Cowbell 365. Cowbell 365 is an around-the-clock service providing pre- and post-incident support delivered by an in-house team of cyber claims specialists and cyber risk engineers.[12] The company states that for ransom-related claims, a ransom payment is necessary less than 25 percent of the time, and that it has maintained a reported claims ratio under 3 percent since inception.[12]

💊 Cowbell Rx marketplace. Cowbell Rx is a referral marketplace providing access to third-party cybersecurity partners with discounts of up to 60 percent, explicitly stated as separate from the insurance policy.[28][29] Sophos is a notable Cowbell Rx integration partner, with policyholders able to explore Sophos MDR through the marketplace.[30]

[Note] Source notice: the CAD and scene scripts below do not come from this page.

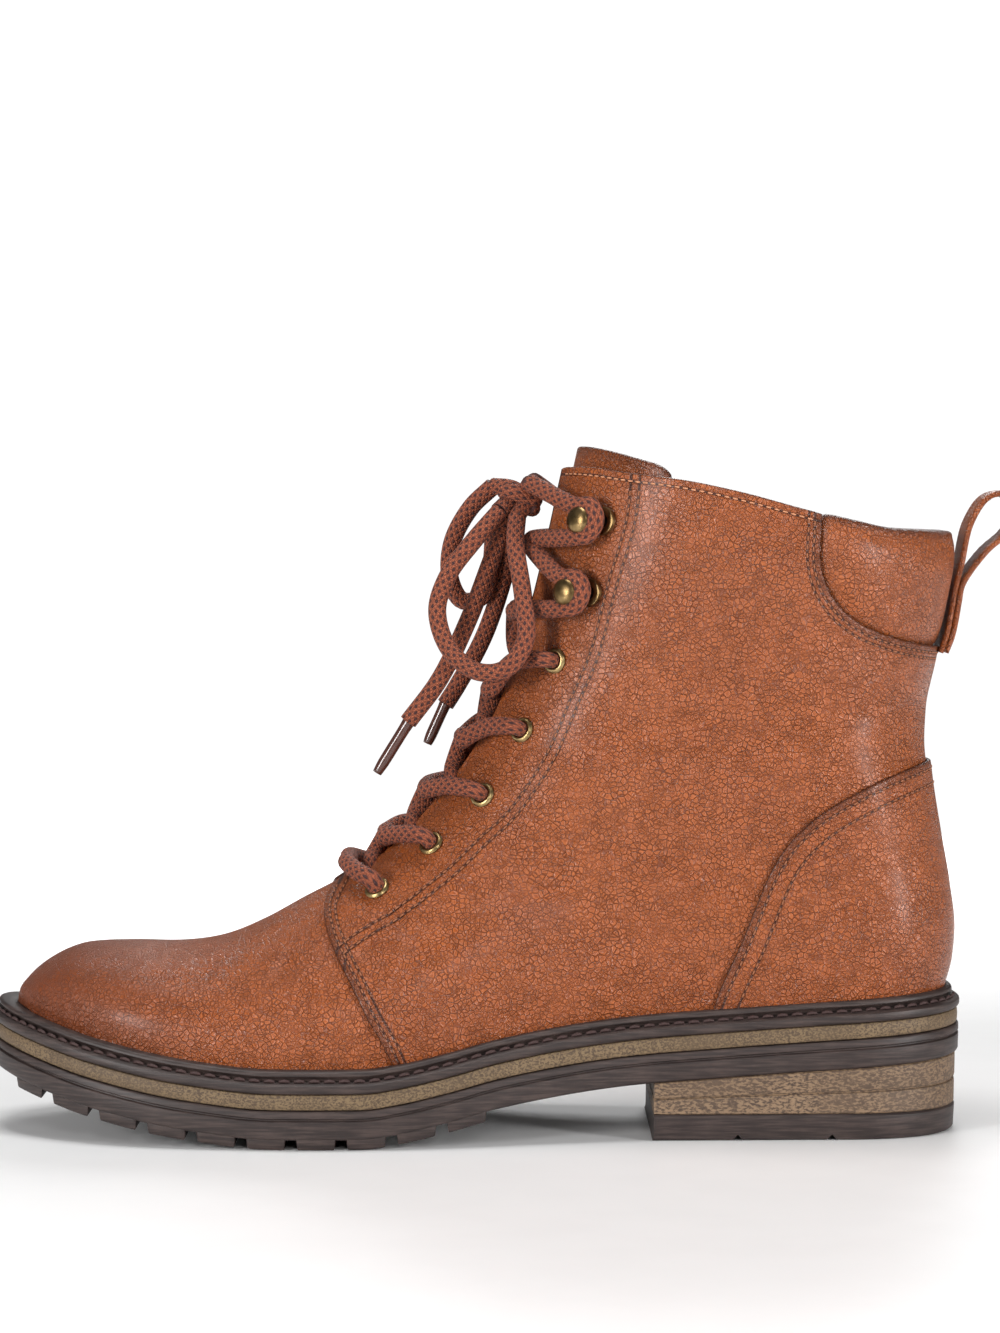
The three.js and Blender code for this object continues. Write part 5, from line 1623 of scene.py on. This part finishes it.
class BOOT_OT_stitching(BootPiece):
    """Sews the seams of the upper"""

    bl_idname = "boot.stitching"
    bl_label = "Upper stitching"

    def execute(self, context):
        sizes = context.scene.boot_sizes
        length, pitch = sizes.stitch_length / MM, sizes.stitch_pitch / MM
        facing = side_line(FACING_LINE)
        quarter = side_line(QUARTER_EDGE)
        counter = side_line(COUNTER_EDGE)
        pad = side_line(PAD_EDGE)
        collar = side_line([(a, u) for a, u in zip(COLLAR["along"], COLLAR["up"]) if a < 0.84])

        def beside(line, distances, turn):
            return [shifted(line, turn * distance) for distance in distances]

        upper = [*beside(facing, FACING_ROWS, 1), *beside(quarter, PANEL_ROWS, -1)]
        seams = (
            ("upper_stitches", "thread", 0.0, upper),
            ("pad_stitches", "thread", 0.0, beside(pad, PANEL_ROWS, 1)),
            ("collar_stitches", "pale_thread", 0.1, [collar - (0, COLLAR_ROW)]),
            ("counter_stitches", "thread", 1.42, beside(counter, COUNTER_ROWS, -1)),
        )
        for name, thread, lift, lines in seams:
            rows = [row_on_form(line, sign, lift) for line in lines for sign in (LATERAL, MEDIAL)]
            dress(stitches(name, rows, finish(thread), length, pitch), "upper_leather")
        return {"FINISHED"}


class BOOT_OT_sole(BootPiece):
    """Makes the welt, midsole, outsole, heel and their stitching"""

    bl_idname = "boot.sole"
    bl_label = "Sole"

    HEEL_STEPS = 90

    def execute(self, context):
        self.make_welt(context.scene.boot_sizes.welt_pitch / MM)
        middle = between(lambda x: outsole_top(x) + GAP / 3, midsole_top)
        levels = [(0, 1.6), (0.06, 0.95), (0.2, 0.7), (0.5, 0.6), (0.8, 0.7), (0.94, 0.95), (1, 1.6)]
        midsole = sole_piece("midsole_stack", [(middle(s), i) for s, i in levels], finish("midsole"))
        dress(midsole, "stack_tan", "midsole")
        self.make_outsole()
        self.make_heel()
        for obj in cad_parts.values():
            if obj.name.split(".")[0] == "insole":
                obj.data.materials.clear()
                obj.data.materials.append(finish("lining"))
        return {"FINISHED"}

    def make_welt(self, pitch):
        line = between(lambda x: midsole_top(x) + GAP / 3, welt_top)
        levels = [
            (0, 0.9), (0.05, 0.35), (0.14, 0.05), (0.28, 0.0), (0.38, 0.15), (0.45, 0.7),
            (0.5, 1.6), (0.54, 2.6), (0.6, 3.1), (0.66, 3.0), (0.71, 2.6), (0.78, 2.25),
            (0.86, 2.25), (0.94, 2.55), (1, 3.2), (1, 7.5),
        ]
        welt = sole_piece("welt_strip", [(line(s), i) for s, i in levels], finish("rubber"))
        dress(welt, "dark_rubber", "welt")
        rows = []
        for sign in (LATERAL, MEDIAL):
            share = np.linspace(0.02, 0.995, 500)
            x, y = edge_point(share, sign, 1.75)
            z = mix(midsole_top(x), welt_top(x), 0.57)
            points = np.column_stack([x, y, z])
            out = unit(np.cross(np.gradient(points, axis=0), [0, 0, -sign]))
            rows.append((points, out * 0.5 + [0, 0, 0.85]))
        thread = stitches("welt_stitches", rows, finish("welt_thread"), pitch * 0.8, pitch, 1.0)
        dress(thread, "dark_rubber")

    def make_outsole(self):
        line = between(outsole_bottom, outsole_top)
        levels = [
            (0, 1.5), (0.05, 0.7), (0.12, 0.4), (0.62, 0.3), (0.655, 0.55), (0.675, 1.0),
            (0.705, 1.05), (0.73, 0.55), (0.76, 0.3), (0.94, 0.3), (0.98, 0.5), (1, 0.9),
        ]
        plate = sole_piece("outsole_plate", [(line(s), i) for s, i in levels], finish("rubber"))
        lugs = [bevelled(block, 0.45) for block in lug_blocks(finish("rubber"))]
        dress(joined("outsole_tread", [plate, *lugs]), "dark_rubber", "outsole")

    def make_heel(self):
        start = float(station_at(1 - HEEL_LENGTH / BOOT_LENGTH))
        line = between(lambda x: TOP_LIFT_HEIGHT + GAP / 3 + 0 * x, lambda x: outsole_bottom(x) - GAP / 3)
        levels = [
            (0, 1.9), (0.03, 1.55), (0.42, 1.45), (0.455, 1.55), (0.475, 2.1), (0.5, 2.1),
            (0.52, 1.5), (0.56, 1.35), (0.97, 1.25), (1, 1.7),
        ]
        levels = [(line(share), inset) for share, inset in levels]
        stack = sole_piece("heel_stack_lifts", levels, finish("stack"), start, self.HEEL_STEPS)
        dress(stack, "stack_tan", "heel_stack")
        heights = [(0, 2.7), (0.35, 2.1), (0.9, 1.7), (TOP_LIFT_HEIGHT - 0.5, 1.4), (TOP_LIFT_HEIGHT, 1.8)]
        levels = [((lambda x, h=h: h + 0 * x), inset) for h, inset in heights]
        lift = sole_piece("top_lift_rubber", levels, finish("rubber"), start, self.HEEL_STEPS)
        for share in (-0.24, 0.06):
            self.cut_notch(lift, share * HEEL_LENGTH)
        dress(bevelled(lift, 0.25, 2, 50), "dark_rubber", "top_lift")

    def cut_notch(self, lift, x):
        """Cuts a small V across the lift's tread."""
        half = LIFT_NOTCH / 2
        bpy.ops.object.select_all(action="DESELECT")
        section = [(x - half, -1), (x + half, -1), (x + half * 0.9, 0), (x, half), (x - half * 0.9, 0)]
        points = [(a, y, z) for y in (-HEEL_WIDTH, HEEL_WIDTH) for a, z in section]
        size = len(section)
        faces = [*ring_quads(2, size), tuple(range(size)), tuple(range(size, 2 * size))]
        cutter = turn_outward(new_piece("notch_cutter", points, faces, finish("rubber")))
        cut = lift.modifiers.new("notch", "BOOLEAN")
        cut.operation = "DIFFERENCE"
        cut.object = cutter
        bpy.context.view_layer.objects.active = lift
        bpy.ops.object.modifier_apply(modifier=cut.name)
        bpy.data.objects.remove(cutter)


class BOOT_OT_metal(BootPiece):
    """Makes the eyelets and the lace hooks"""

    bl_idname = "boot.metal"
    bl_label = "Eyelets and hooks"

    def execute(self, context):
        bore, rim = EYELET_BORE / 2, EYELET_DIAMETER / 2
        rolled = [(bore, -2.6), (bore, 0.5), (bore + 0.2, 0.85), (bore + 0.6, 1.0), (bore + 1.05, 0.8)]
        rolled += [(rim, 0.25), (rim - 0.1, -0.1)]
        back = [(bore + 0.5, -0.1), (bore + 0.4, -2.6), (bore, -2.6)]
        eyelet = turned("eyelet_model", [*rolled, *back], 40, finish("brass"))
        hook = self.hook_model()
        kinds = (("eyelet_ring", "eyelet", eyelet, EYELETS, 0.25), ("hook", "lace_hook", hook, HOOKS, 0.3))
        for side, sign in SIDES:
            for name, node, model, places, lift in kinds:
                for i, shares in enumerate(places, 1):
                    point, out = spot_on(shares, sign)
                    part = placed_copy(model, f"{name}_{side}_{i}", surface_turn(point + out * lift, out))
                    dress(part, "aged_brass", f"{node}_{side}_{i}")
        for model in (eyelet, hook):
            bpy.data.objects.remove(model)
        return {"FINISHED"}

    def hook_model(self):
        head, neck, top = HOOK_HEAD / 2, HOOK_NECK / 2, HOOK_HEIGHT
        turns = np.radians([12, 26, 40, 54, 68, 80, 90])
        dome = [(0, top), *[(head * math.sin(a), top - 1.7 * (1 - math.cos(a))) for a in turns]]
        dome += [(head - 0.15, top - 1.95), (head - 0.6, top - 2.0), (neck, top - 1.9), (neck, 0.9)]
        dome += [(head - 0.3, 0.85), (head - 0.1, 0.6), (head - 0.1, 0.0), (0, 0.0)]
        stud = turned("hook_stud", dome, 40, finish("old_brass"))
        hole = head * 0.55
        ring = [(hole, 0), (hole, 1.1), (hole + 0.25, 1.45), (hole + 0.7, 1.5)]
        ring += [(head + 0.05, 1.1), (head + 0.2, 0.5), (head + 0.2, 0), (hole, 0)]
        rivet = turned("hook_rivet", ring, 40, finish("old_brass"))
        rivet.data.transform(Matrix.Translation((HOOK_REACH * MM, 0, 0)))
        # Painted shade: a dark disc in the rivet's hollow, where its shadow falls.
        disc = [(0, 0.35), (hole + 0.05, 0.3), (hole + 0.05, 0), (0, 0)]
        plug = turned("hook_hole_shadow_disc", disc, 24, finish("shade_in_hole"))
        plug.data.transform(Matrix.Translation((HOOK_REACH * MM, 0, 0)))
        bpy.ops.mesh.primitive_cube_add(size=MM)
        plate = bpy.context.object
        plate.data.transform(Matrix.Diagonal((HOOK_REACH, HOOK_HEAD * 0.62, 0.8, 1)))
        plate.data.transform(Matrix.Translation((HOOK_REACH / 2 * MM, 0, 0.42 * MM)))
        plate.data.materials.append(finish("old_brass"))
        bevelled(plate, 0.3, 3, 30)
        return joined("hook_model", [stud, rivet, plug, plate])


class BOOT_OT_stage(BootPiece):
    """Sets the pale floor, the studio lights and the white background"""

    bl_idname = "boot.stage"
    bl_label = "Stage and lights"

    # Place, width, height and power
    LIGHTS = {
        "left_softbox": ((-1.1, -1.0, 0.35), 0.28, 0.55, 15.0),
        "right_softbox": ((1.05, -0.85, 0.3), 0.28, 0.7, 15.0),
        "top_softbox": ((-0.15, -0.1, 1.5), 0.8, 0.6, 12.0),
        "front_softbox": ((0.15, -1.7, 0.8), 0.35, 0.35, 4.5),
        "back_softbox": ((0.1, 1.3, 1.0), 0.7, 0.7, 9.0),
    }
    AIM = Vector((-0.09, 0, 0.09))
    GLOW, BACKGROUND = 0.14, 1.05
    FLOOR_RADIUS = 1.0

    def execute(self, context):
        bpy.ops.mesh.primitive_circle_add(
            vertices=96, radius=self.FLOOR_RADIUS, fill_type="NGON", location=(0, 0, -0.00005)
        )
        floor = bpy.context.object
        floor.name = floor.data.name = "studio_floor"
        bpy.ops.object.transform_apply()
        floor.data.materials.append(pale_floor())
        for name, (place, width, height, power) in self.LIGHTS.items():
            data = bpy.data.lights.new(name, "AREA")
            data.shape = "ELLIPSE"
            data.size = width
            data.size_y = height
            data.energy = power
            lamp = linked_object(name, data)
            lamp.location = place
            lamp.rotation_euler = (self.AIM - Vector(place)).to_track_quat("-Z", "Y").to_euler()
        self.light_world(context)
        context.scene.view_settings.view_transform = "Standard"
        return {"FINISHED"}

    def light_world(self, context):
        """A faint glow on the boot, behind a background that is white from every side."""
        world = bpy.data.worlds.new("studio")
        context.scene.world = world
        world.use_nodes = True
        tree = world.node_tree
        seen = tree.nodes.new("ShaderNodeLightPath").outputs["Is Camera Ray"]
        strength = tree.nodes.new("ShaderNodeMapRange")
        strength.inputs["To Min"].default_value = self.GLOW
        strength.inputs["To Max"].default_value = self.BACKGROUND
        tree.links.new(seen, strength.inputs["Value"])
        background = tree.nodes["Background"]
        background.inputs["Color"].default_value = (1, 1, 1, 1)
        tree.links.new(strength.outputs["Result"], background.inputs["Strength"])


STEPS = (
    BOOT_OT_camera,
    BOOT_OT_bow,
    BOOT_OT_lacing,
    BOOT_OT_upper,
    BOOT_OT_overlays,
    BOOT_OT_stitching,
    BOOT_OT_sole,
    BOOT_OT_metal,
    BOOT_OT_stage,
)


class BOOT_PT_panel(bpy.types.Panel):
    """Lists the boot's sizes, colours and steps"""

    bl_idname = "BOOT_PT_panel"
    bl_label = "Lace-up Ankle Boot"
    bl_space_type = "VIEW_3D"
    bl_region_type = "UI"
    bl_category = "Boot"

    def draw(self, context):
        for group in (context.scene.boot_sizes, context.scene.boot_colours):
            for name in group.bl_rna.properties.keys():
                if name not in ("rna_type", "name"):
                    self.layout.prop(group, name)
        for step in STEPS:
            self.layout.operator(step.bl_idname)


CLASSES = (BootSizes, BootColours, *STEPS, BOOT_PT_panel)


def register():
    for item in CLASSES:
        bpy.utils.register_class(item)
    bpy.types.Scene.boot_sizes = bpy.props.PointerProperty(type=BootSizes)
    bpy.types.Scene.boot_colours = bpy.props.PointerProperty(type=BootColours)


def unregister():
    del bpy.types.Scene.boot_sizes
    del bpy.types.Scene.boot_colours
    for item in reversed(CLASSES):
        bpy.utils.unregister_class(item)


def main():
    register()
    for step in STEPS:
        group, name = step.bl_idname.split(".")
        getattr(getattr(bpy.ops, group), name)()


if __name__ == "__main__":
    main()
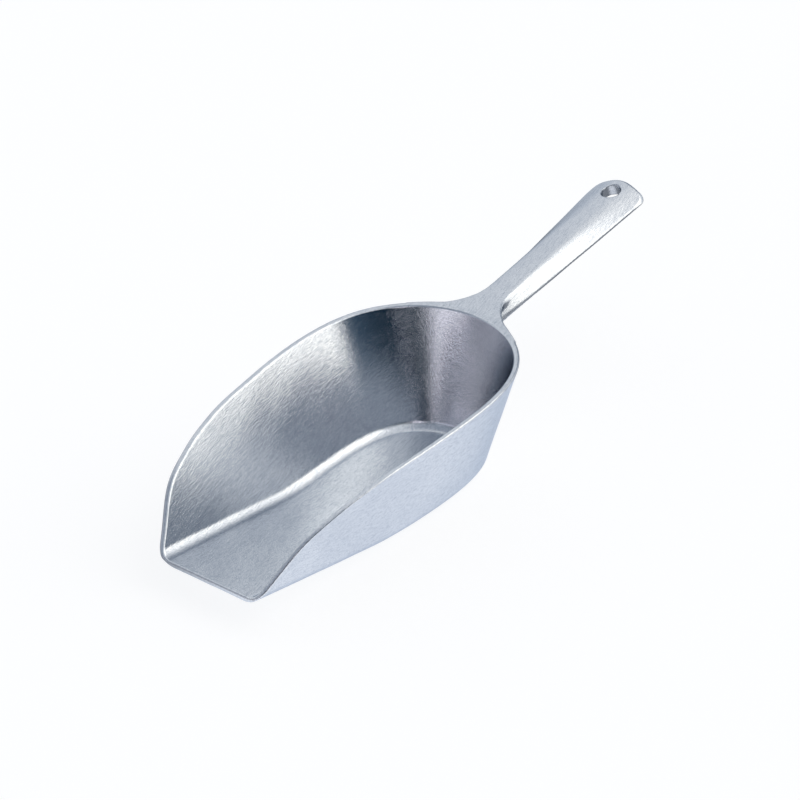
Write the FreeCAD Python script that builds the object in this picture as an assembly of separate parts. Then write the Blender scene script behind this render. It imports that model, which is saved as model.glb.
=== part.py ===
import FreeCAD, Part
import math
import os

# Cast aluminium feed scoop, in millimetres, +Z up, mirrored about the plane Y = 0.
# The real scoop is one casting with nothing fastened to it.  It is drawn here as it is
# cast, and then cut by flat borders into the named parts that a person would point at.
# Neighbouring parts meet face to face.
#
# Drawing frame: X runs from the mouth (0) to the tip of the handle, and Z = 0 is the
# surface that the flat bottom stands on.  Each part is moved to the row frame at the
# end, where the origin lies on that surface under the middle of the whole length.

Vector = FreeCAD.Vector

# ---------------------------------------------------------------- driving dimensions
OVERALL_LENGTH = 316.0
WALL = 3.2                      # thickness of the walls and the floor

# Half of the inside floor's plan outline, mouth to back: the control points of one
# cubic curve that crosses the centre line squarely at the back.
FLOOR_PLAN = [(0.0, 24.8), (42.9, 29.6), (94.4, 34.9), (163.0, 37.4), (171.6, 10.1), (171.6, 0.0)]
SIDE_DRAFT = 23.1               # degrees that the side walls lean out
BACK_DRAFT = 19.4               # degrees that the back wall leans out
FLOOR_BEND_X = 85.9             # the floor is flat behind this line and rises before it
FLOOR_RISE = 9.0                # degrees
FLOOR_BEND_RADIUS = 200.0
INNER_FILLET = 4.0
OUTER_FILLET = 8.0

# Side view of the rim: (X, height above the inside of the flat floor).
RIM_LINE = [(0.0, 14.0), (7.2, 21.5), (21.5, 36.2), (40.2, 45.3), (63.4, 51.3), (101.0, 55.0),
            (157.8, 58.0), (196.0, 59.8)]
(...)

🤖 Technology stack. Cowbell describes itself as a pioneer of continuous underwriting using Cowbell Factors for risk assessment and benchmarking.[19] Prime Tech introduced Cowbell Co-Pilot, a generative AI solution integrated into the underwriting workflow that uses large language models to accelerate contract review, with a claimed 40 percent faster review time on average.[31] An AWS-focused offering provides quoting based on AWS security configuration and monitoring via AWS Security Hub, and a collaboration with Qualys integrates vulnerability management into underwriting risk reduction.[13][5]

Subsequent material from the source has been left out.